WHAT IS NEEDED: Copy each line exactly.

RECORDED INFORMATION:
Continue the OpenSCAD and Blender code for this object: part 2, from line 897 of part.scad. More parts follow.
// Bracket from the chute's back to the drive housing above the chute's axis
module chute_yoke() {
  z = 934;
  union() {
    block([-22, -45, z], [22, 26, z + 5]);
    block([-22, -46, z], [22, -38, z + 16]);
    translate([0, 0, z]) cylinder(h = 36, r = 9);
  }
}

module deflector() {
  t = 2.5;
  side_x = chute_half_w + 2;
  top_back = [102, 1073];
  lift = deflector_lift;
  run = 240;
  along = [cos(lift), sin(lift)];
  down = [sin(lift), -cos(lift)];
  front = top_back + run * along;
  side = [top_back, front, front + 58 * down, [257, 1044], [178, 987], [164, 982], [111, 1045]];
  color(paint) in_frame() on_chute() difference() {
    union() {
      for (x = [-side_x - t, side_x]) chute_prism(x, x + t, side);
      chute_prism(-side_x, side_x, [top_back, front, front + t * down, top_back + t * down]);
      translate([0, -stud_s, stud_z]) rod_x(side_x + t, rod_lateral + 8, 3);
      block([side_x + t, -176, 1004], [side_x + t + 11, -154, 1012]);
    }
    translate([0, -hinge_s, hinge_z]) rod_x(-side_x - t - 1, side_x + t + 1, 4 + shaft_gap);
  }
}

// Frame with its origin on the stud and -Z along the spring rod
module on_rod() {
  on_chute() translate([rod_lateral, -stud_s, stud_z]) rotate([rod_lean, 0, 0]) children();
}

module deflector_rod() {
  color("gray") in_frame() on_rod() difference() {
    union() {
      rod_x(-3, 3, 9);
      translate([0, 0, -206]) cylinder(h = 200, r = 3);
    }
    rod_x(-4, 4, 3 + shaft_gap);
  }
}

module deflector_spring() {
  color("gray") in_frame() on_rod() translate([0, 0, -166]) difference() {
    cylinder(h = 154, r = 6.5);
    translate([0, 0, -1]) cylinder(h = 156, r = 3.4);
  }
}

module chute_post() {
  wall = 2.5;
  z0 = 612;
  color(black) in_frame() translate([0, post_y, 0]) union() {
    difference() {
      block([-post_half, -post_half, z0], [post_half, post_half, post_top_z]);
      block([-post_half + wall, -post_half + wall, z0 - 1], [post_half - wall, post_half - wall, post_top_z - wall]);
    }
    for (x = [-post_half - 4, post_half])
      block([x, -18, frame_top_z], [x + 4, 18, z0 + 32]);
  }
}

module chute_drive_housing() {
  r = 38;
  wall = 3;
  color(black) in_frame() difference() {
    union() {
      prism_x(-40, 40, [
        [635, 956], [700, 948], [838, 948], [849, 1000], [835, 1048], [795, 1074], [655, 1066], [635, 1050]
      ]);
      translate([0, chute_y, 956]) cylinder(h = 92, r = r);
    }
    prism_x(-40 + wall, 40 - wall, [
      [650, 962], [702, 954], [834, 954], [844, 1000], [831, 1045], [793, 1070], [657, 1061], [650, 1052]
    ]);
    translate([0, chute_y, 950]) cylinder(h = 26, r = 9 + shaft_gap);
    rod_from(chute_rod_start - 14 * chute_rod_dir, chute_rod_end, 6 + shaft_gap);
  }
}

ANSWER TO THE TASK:
Continue the OpenSCAD and Blender code for this object: part 2, from line 897 of part.scad. More parts follow.
// Bracket from the chute's back to the drive housing above the chute's axis
module chute_yoke() {
  z = 934;
  union() {
    block([-22, -45, z], [22, 26, z + 5]);
    block([-22, -46, z], [22, -38, z + 16]);
    translate([0, 0, z]) cylinder(h = 36, r = 9);
  }
}

module deflector() {
  t = 2.5;
  side_x = chute_half_w + 2;
  top_back = [102, 1073];
  lift = deflector_lift;
  run = 240;
  along = [cos(lift), sin(lift)];
  down = [sin(lift), -cos(lift)];
  front = top_back + run * along;
  side = [top_back, front, front + 58 * down, [257, 1044], [178, 987], [164, 982], [111, 1045]];
  color(paint) in_frame() on_chute() difference() {
    union() {
      for (x = [-side_x - t, side_x]) chute_prism(x, x + t, side);
      chute_prism(-side_x, side_x, [top_back, front, front + t * down, top_back + t * down]);
      translate([0, -stud_s, stud_z]) rod_x(side_x + t, rod_lateral + 8, 3);
      block([side_x + t, -176, 1004], [side_x + t + 11, -154, 1012]);
    }
    translate([0, -hinge_s, hinge_z]) rod_x(-side_x - t - 1, side_x + t + 1, 4 + shaft_gap);
  }
}

// Frame with its origin on the stud and -Z along the spring rod
module on_rod() {
  on_chute() translate([rod_lateral, -stud_s, stud_z]) rotate([rod_lean, 0, 0]) children();
}

module deflector_rod() {
  color("gray") in_frame() on_rod() difference() {
    union() {
      rod_x(-3, 3, 9);
      translate([0, 0, -206]) cylinder(h = 200, r = 3);
    }
    rod_x(-4, 4, 3 + shaft_gap);
  }
}

module deflector_spring() {
  color("gray") in_frame() on_rod() translate([0, 0, -166]) difference() {
    cylinder(h = 154, r = 6.5);
    translate([0, 0, -1]) cylinder(h = 156, r = 3.4);
  }
}

module chute_post() {
  wall = 2.5;
  z0 = 612;
  color(black) in_frame() translate([0, post_y, 0]) union() {
    difference() {
      block([-post_half, -post_half, z0], [post_half, post_half, post_top_z]);
      block([-post_half + wall, -post_half + wall, z0 - 1], [post_half - wall, post_half - wall, post_top_z - wall]);
    }
    for (x = [-post_half - 4, post_half])
      block([x, -18, frame_top_z], [x + 4, 18, z0 + 32]);
  }
}

module chute_drive_housing() {
  r = 38;
  wall = 3;
  color(black) in_frame() difference() {
    union() {
      prism_x(-40, 40, [
        [635, 956], [700, 948], [838, 948], [849, 1000], [835, 1048], [795, 1074], [655, 1066], [635, 1050]
      ]);
      translate([0, chute_y, 956]) cylinder(h = 92, r = r);
    }
    prism_x(-40 + wall, 40 - wall, [
      [650, 962], [702, 954], [834, 954], [844, 1000], [831, 1045], [793, 1070], [657, 1061], [650, 1052]
    ]);
    translate([0, chute_y, 950]) cylinder(h = 26, r = 9 + shaft_gap);
    rod_from(chute_rod_start - 14 * chute_rod_dir, chute_rod_end, 6 + shaft_gap);
  }
}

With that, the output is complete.